First identified in March 2025, the backdoor has been leveraged by the cluster tracked as UNC5221, designed to persist in environments for months at a time while providing operators with stealthy, long-term access. With average dwell times extending nearly a year, BRICKSTORM has successfully exfiltrated data from legal services, SaaS providers, and technology organizations in the United States.

Recent investigations by leading threat intelligence and incident response teams have identified a sophisticated and persistent cyber campaign leveraging the BRICKSTORM malware, attributed to UNC5221 and related China-linked threat clusters. The campaign has targeted a broad spectrum of U.S. organizations, including legal services, SaaS providers, business process outsourcers, and technology firms.

Technical Sophistication: Beyond Simple Backdoors

BRICKSTORM is not a simple remote access tool. The malware demonstrates multiple layers of sophistication designed to frustrate detection and analysis:

  • Encrypted Command and Control: The malware employs advanced functionality, including multiple layers of encryption (e.g., HTTPS, WebSockets, and nested TLS), DNS-over-HTTPS (DoH) to conceal communications, and a SOCKS proxy to facilitate lateral movement and tunneling within victim networks.
  • Self-Persistence: BRICKSTORM also incorporates long-term persistence mechanisms, such as a self-monitoring function that automatically reinstalls or restarts the malware if di
  • Credential Harvesting: On virtualization infrastructure, threat actors have deployed Java Servlet filters called BRICKSTEAL into vCenter Tomcat servers.

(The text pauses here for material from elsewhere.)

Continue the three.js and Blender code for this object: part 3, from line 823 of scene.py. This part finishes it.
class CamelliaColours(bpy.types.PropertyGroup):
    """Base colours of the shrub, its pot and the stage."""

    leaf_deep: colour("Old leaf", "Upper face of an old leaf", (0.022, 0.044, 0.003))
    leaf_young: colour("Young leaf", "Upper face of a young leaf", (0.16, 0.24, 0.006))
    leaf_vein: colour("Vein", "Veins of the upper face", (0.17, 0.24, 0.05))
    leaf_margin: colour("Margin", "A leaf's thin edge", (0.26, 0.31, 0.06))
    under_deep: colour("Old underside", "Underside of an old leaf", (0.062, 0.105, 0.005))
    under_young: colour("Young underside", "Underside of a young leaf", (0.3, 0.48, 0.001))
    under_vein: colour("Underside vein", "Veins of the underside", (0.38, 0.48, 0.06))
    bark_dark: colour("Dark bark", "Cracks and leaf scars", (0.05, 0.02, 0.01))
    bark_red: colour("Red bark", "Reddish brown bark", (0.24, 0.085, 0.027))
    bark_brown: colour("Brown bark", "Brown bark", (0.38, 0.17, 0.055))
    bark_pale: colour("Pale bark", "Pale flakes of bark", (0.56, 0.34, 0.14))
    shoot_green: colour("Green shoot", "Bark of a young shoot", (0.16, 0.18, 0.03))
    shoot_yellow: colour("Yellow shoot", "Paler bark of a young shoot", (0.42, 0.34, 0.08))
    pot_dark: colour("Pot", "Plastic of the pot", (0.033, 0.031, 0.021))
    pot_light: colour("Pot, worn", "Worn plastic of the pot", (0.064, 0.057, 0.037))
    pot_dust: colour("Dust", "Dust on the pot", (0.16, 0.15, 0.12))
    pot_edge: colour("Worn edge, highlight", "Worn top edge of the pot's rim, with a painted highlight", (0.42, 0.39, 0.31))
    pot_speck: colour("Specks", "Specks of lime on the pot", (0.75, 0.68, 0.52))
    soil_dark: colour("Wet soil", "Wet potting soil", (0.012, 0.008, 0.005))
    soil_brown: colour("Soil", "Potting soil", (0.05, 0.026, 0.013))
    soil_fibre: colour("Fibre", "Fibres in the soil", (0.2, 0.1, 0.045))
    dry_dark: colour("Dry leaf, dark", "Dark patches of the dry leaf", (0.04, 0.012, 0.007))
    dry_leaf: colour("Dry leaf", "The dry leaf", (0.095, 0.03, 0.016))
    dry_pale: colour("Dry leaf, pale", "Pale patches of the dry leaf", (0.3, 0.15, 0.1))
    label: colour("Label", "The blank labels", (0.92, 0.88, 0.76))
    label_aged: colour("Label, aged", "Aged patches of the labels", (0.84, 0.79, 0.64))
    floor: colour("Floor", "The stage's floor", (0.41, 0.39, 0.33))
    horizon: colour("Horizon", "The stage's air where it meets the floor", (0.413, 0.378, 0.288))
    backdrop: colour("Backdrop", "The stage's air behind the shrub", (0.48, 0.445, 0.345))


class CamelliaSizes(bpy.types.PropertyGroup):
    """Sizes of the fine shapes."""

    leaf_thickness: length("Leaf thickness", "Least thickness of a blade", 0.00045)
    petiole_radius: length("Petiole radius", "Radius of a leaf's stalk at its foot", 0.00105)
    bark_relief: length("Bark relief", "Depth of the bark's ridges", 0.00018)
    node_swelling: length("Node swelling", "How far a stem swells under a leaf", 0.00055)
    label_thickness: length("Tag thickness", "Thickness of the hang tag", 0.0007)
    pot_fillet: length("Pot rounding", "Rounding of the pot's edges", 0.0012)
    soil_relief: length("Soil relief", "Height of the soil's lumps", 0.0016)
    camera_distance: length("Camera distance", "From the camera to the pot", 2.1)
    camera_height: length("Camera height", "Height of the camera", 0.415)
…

In virtual infrastructure, threat actors installed an in-memory Java Servlet filter called BRICKSTEAL into vCenter's Tomcat to intercept and decode web authentication flows and harvest credentials. Since it runs in memory with no obvious new files, the filter can persist across service cycles and provide stealthy, long-lived access to management interfaces.
  • Obfuscated Variants: In early 2026, security teams identified a newer variant called GRIMBOLT. GRIMBOLT represents a shift in tradecraft; this newly identified malware, written in C# and compiled using native ahead-of-time (AOT) compilation, is designed to complicate static analysis and enhance performance on resource-constrained appliances.

The Detection Dilemma

Traditional threat hunting approaches fail against BRICKSTORM because the malware operates beneath the visibility layer where most organizations look. File-based scanning is useless. Endpoint detection tools cannot see code running on network appliances. Log aggregation misses command-and-control traffic obscured in encrypted HTTPS flows.

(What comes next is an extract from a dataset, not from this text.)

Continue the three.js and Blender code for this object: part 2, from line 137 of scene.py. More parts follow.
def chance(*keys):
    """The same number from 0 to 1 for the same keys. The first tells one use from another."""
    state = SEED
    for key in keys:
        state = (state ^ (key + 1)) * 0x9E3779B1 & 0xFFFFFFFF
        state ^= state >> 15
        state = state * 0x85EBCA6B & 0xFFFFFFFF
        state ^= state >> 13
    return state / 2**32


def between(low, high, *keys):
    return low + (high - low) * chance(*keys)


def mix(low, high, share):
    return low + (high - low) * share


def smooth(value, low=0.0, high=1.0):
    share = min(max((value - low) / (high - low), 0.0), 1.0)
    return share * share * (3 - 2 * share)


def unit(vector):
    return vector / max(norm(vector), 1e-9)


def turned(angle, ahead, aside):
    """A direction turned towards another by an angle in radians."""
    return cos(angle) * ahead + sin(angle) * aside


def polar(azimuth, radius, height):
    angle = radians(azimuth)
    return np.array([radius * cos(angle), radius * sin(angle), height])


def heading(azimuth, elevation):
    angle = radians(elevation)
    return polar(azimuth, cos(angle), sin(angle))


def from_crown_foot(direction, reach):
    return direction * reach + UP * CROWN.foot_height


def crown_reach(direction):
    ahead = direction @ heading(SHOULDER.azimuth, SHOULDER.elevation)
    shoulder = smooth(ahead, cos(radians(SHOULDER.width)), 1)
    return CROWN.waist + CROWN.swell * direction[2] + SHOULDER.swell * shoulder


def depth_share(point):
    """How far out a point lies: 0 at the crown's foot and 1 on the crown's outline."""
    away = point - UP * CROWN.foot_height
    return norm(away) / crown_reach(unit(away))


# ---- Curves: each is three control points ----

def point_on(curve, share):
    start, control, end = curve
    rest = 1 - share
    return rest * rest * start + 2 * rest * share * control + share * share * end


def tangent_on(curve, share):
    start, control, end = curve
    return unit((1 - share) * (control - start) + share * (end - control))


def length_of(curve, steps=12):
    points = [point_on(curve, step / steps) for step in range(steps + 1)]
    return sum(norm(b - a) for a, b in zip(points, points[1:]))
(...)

The only viable detection vector is network traffic analysis. Monitor outbound traffic from appliance management interfaces for suspicious connections, particularly to non-vendor domains or use of DNS over HTTP. Organizations must deploy network detection and response (NDR) tools capable of reassembling encrypted sessions and identifying anomalous behavioral patterns—not just known-bad signatures.

Critical Recommendations

Organizations must immediately implement compensating controls because BRICKSTORM targeting implies zero-day exploitation or credential compromise of network appliances:

  • Appliance Inventory: Create a comprehensive inventory of all network appliances including firewalls, VPN concentrators, load balancers, and routers. Track the management interface IP addresses of these devices separately.
  • Scan for Compromise: Utilize YARA rules and provided scanner scripts to identify BRICKSTORM binaries on appliances and in backup data stores. CISA has released scanner tools specifically designed to detect BRICKSTORM on Linux and BSD-based appliances.
  • Monitor Outbound Traffic: Network appliances should never initiate outbound connections to non-vendor domains except for critical updates. Any established outbound connections from appliance management IP addresses should trigger immediate forensic review.
  • Credential Rotation: Rotate all administrative credentials for network appliances, VMware vCenter, and backup infrastructure immediately. Harvest and rotate credentials stored in snapshots and recovery systems.
  • Network Segmentation: If compromise is suspected, assume all credentials harvested through the compromised appliance are exposed. Perform staged credential rotation across all affected systems, starting with the most sensitive infrastructure.

The Broader Threat Landscape Shift

Entering the month of May 2026, the cybersecurity threat landscape demonstrates a profound structural shift away from traditional brute-force intrusions. Attackers are increasingly bypassing standard network perimeters by weaponizing highly convincing artificial intelligence, targeting vulnerable edge devices, and deploying autonomous malware agents capable of executing multi-stage attacks at machine speed.

BRICKSTORM represents the convergence of three dangerous trends: (1) state-sponsored actors shifting focus from endpoint-centric attacks to infrastructure-layer compromise, (2) exploitation of fundamental blind spots in how enterprises monitor network appliances, and (3) in-memory execution techniques that render traditional security controls ineffective.

Organizations cannot remediate this threat with signature-based detection or endpoint tools. They require architectural changes to network visibility, credential management, and incident response procedures. The adversary operates at nation-state discipline and patience level. Only equally disciplined defensive structures will detect and contain this threat.